The Revenant is the latest film from Alejandro Inarritu, following up on his Oscar winning Birdman and other similarly intense movies like 21 Grams and Babel. It’s also a word meaning “one who returns after death or a long absence”. The story is based on a novelization of a real story, that of Hugh Glass. Glass’s story was widely known in the 19th century and has been the subject of books, TV and movies before, notably Man in the Wilderness, Apache Blood, an episode of Death Valley Days and several books, the most recent of which was The Revenant, written by Michael Punke in 2002.

This most recent adaptation is a partially fictionalized version of the actual story of Glass. In the movie, Glass (Leonardo DiCaprio) is an explorer and guide for a fur “trapping” expedition in the general vicinity of North Dakota and Montana in 1823. Glass had a Native American wife (killed in a raid) and their son Hawk accompanies the gnarly group of hunters on an expedition they are not prepared for. Previous hunters in this area have over-harvested the animal population and alienated the local population so badly that one tribe stages a deadly raid on the party, killing a large number of its members. The remainder of the party wants to retreat, splits up, takes the hides they have and want to get out as the brutal winter sets in. That’s when things get really bad. Their guide Glass encounters a mother bear and her cubs. The bear attacks Glass, badly mauling him before Glass manages to kill the bear with his one-shot rifle and Bowie knife. A small group of the hunters stays with Glass, who is essential to the party but the angry redneck villain among them, John Fitzgerald (Tom Hardy), wants to let Glass die, kills his son and urges the party to return to “civilization” (an army outpost). The rest of the story is one of an almost unbelievable (if it were not true) survival and the desire for revenge.

I’ll begin my comments by saying that his is a brutal, tense and difficult story, not for the queasy of stomach. Vivid human and animal violence is never more than minutes away. Happy endings are rare in this time and place. The destruction of Native American tribes, as well as the spoiling of the wilderness, are constantly foreshadowed and well underway. Just how much of this mythologized story (aside from Glass's survival) is literally true is beside the point. The context is a big part of the story.

Direction in this movie is similar to last year’s amazing Birdman. It’s relentless, up close, and unflinching, except that this time, it’s an epic struggle rather than the ravings of a Broadway producer.

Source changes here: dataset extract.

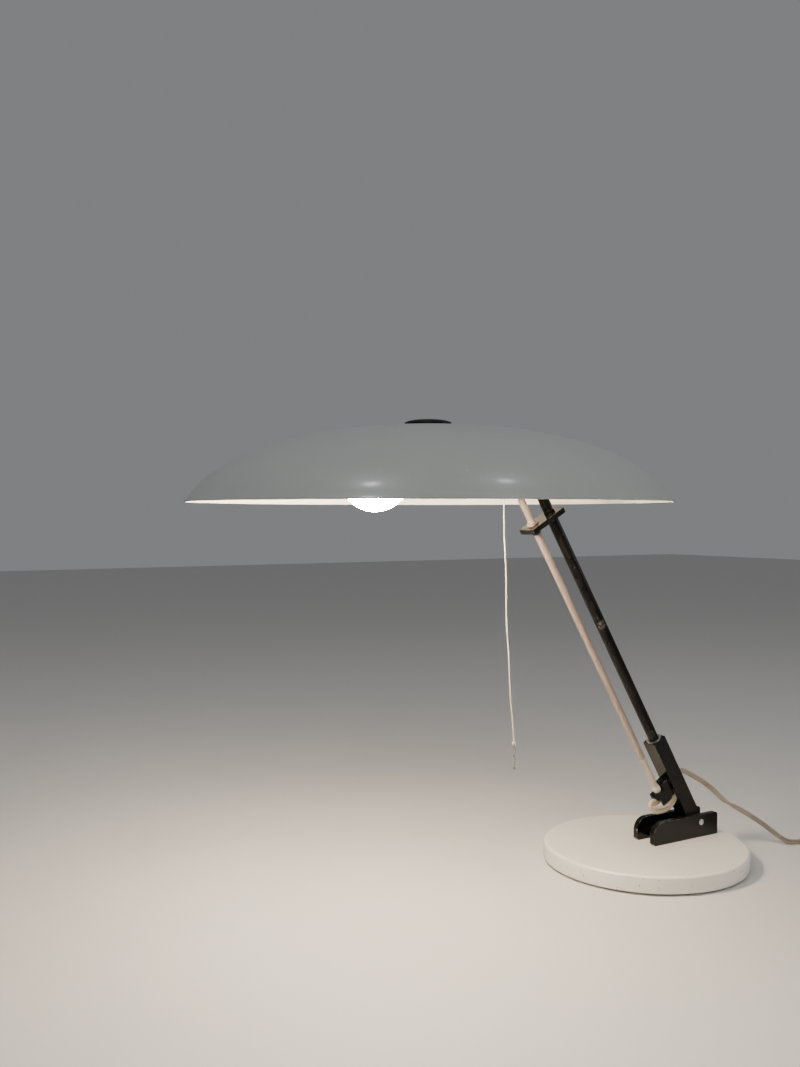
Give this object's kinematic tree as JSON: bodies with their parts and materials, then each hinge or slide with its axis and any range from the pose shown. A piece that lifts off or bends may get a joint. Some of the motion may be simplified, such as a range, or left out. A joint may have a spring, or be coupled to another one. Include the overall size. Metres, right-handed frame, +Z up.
{
  "type": "desk lamp",
  "caption": "Desk lamp: round weighted base, leaning friction arm with a flex tube beside it, wide shallow tilting shade, pull cord and mains lead.",
  "frame": {"origin": "centre of the base's underside, on the table", "axes": "+Z up, +X from the shade back over the arm's pivot, the arm and shade tilt in the XZ plane"},
  "size_m": [0.7087, 0.4168, 0.428],
  "materials": {
    "base_rubber": "matte",
    "cream_lacquer": "gloss",
    "black_lacquer": "gloss",
    "shade_aluminium": "satin",
    "black_plastic": "gloss",
    "cream_plastic": "satin",
    "cord_cotton": "matte",
    "flex_cover": "satin",
    "fibre": "matte",
    "porcelain": "gloss",
    "bulb_glass": "gloss",
    "brass": "satin",
    "steel": "satin"
  },
  "bodies": {
    "base": {"base_pad": "base_rubber", "base_disc": "cream_lacquer", "bracket": "black_lacquer", "bracket_screw_1": "steel", "bracket_screw_2": "steel", "pivot_pin": "steel", "pivot_washer_near": "fibre", "pivot_washer_far": "fibre", "lead_run": "flex_cover", "lead_coil": "flex_cover", "lead_tail": "flex_cover", "plug_body": "cream_plastic", "plug_pin_1": "steel", "plug_pin_2": "steel"},
    "arm": {"arm_block": "black_lacquer", "arm_collar": "steel", "arm_grub_screw": "steel", "arm_tube": "black_lacquer", "guide_plate": "black_lacquer", "plate_grub_screw": "steel", "flex_conduit": "cream_plastic", "conduit_bush": "black_plastic", "conduit_flange": "cream_plastic", "upper_ferrule": "cream_plastic", "flex_lug": "black_lacquer", "lug_clamp_screw": "steel", "lug_end_screw": "steel", "lower_sleeve": "flex_cover", "lower_ferrule": "cord_cotton", "flex_loop": "flex_cover", "head_knuckle": "black_lacquer", "knuckle_grub_screw": "steel"},
    "shade_head": {"carrier": "steel", "tilt_bolt": "steel", "tilt_washer": "steel", "tilt_knob": "black_plastic", "shade": "shade_aluminium", "centre_stud": "steel", "stud_nut": "steel", "stud_spacer": "steel", "crown_washer": "steel", "top_cap": "black_plastic", "holder_bracket": "steel", "holder_bracket_screw": "steel", "holder_nipple": "steel", "nipple_nut": "steel", "holder_shell": "black_plastic", "holder_insulator": "porcelain", "centre_contact": "brass", "screw_shell": "brass", "bulb_cap": "steel", "bulb_tip": "brass", "bulb_glass": "bulb_glass", "pull_switch": "black_plastic", "switch_nut": "steel", "switch_lead": "flex_cover", "upper_flex": "flex_cover"},
    "pull": {"pull_eyelet": "brass", "pull_cord": "cord_cotton", "pull_knot": "cord_cotton"}
  },
  "joints": [
    {"name": "arm_tilt", "type": "hinge", "parent": "base", "child": "arm", "pos_m": [0.063, 0, 0.033], "axis": [0, -1, 0], "range_deg": [-25, 20], "deforming": ["lead_run"]},
    {"name": "shade_tilt", "type": "hinge", "parent": "arm", "child": "shade_head", "pos_m": [-0.1374, 0, 0.37455], "axis": [0, -1, 0], "range_deg": [-25, 25], "deforming": ["upper_flex"]},
    {"name": "pull_switch", "type": "slide", "parent": "shade_head", "child": "pull", "axis": [0, 0, -1], "range_m": [0, 0.008], "stiffness_N_per_m": 600}
  ]
}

I can’t imagine that Inarritu will get the Best Direction Oscar two years in a row, but this movie is just as taut as Birdman. The cinematography by Emmanuel Lubezki (Birdman, Gravity) is amazing, ranging from scenic long shots of mountains, snow and wilderness to extreme close-ups of blood, violence and evisceration. The color of almost everything in this frigid winter horror is white or dull brown, but the splotches of color here and there become the visual accents that really drive in the story.

The acting is dominated by Leonardo DiCaprio’s mostly wordless body language. Much of his “dialog” consists of grunts and screams as he tries to survive alone in this landscape. There’s a lot of the “Oscar Buzz” that usually surrounds a highly promoted movie like this, and it’s well deserved. Most of the movie appears to have been filmed on location, in a real wintery wilderness, soaking wet, buried alive and nearly frozen. It’s not a role for the physically timid. Tom Hardy, as the scary Fitzgerald, is clearly a supporting role, but it’s the sort of role that Hardy does best, a guy who’s nearly as grizzly as the bears he fears, is always walking around with an attitude that scares everybody else, and a man of few words that you probably wish he would keep to himself.

This movie is well worth seeing as long as you’re not in the mood for something light. Like the other current survival move, The Heart Of the Sea, there’s barely a smile or light moment in the entire 2 1/2 hours, only brief moments when nobody is near death or killing someone else. There’s nothing about this that romanticizes the frontier in 1823. It’s all there, the danger, conquest and exploitation that we don’t like to think about. It’s not a story with epic sweep, but a small, personal story that’s a metaphor for the bigger events. The movie was first shown before the new year, so I can’t imagine that it will not show up prominently in the upcoming Oscars. It's far better than Heart of the Sea, so, if you want to see one survival movie this winter, this one is it.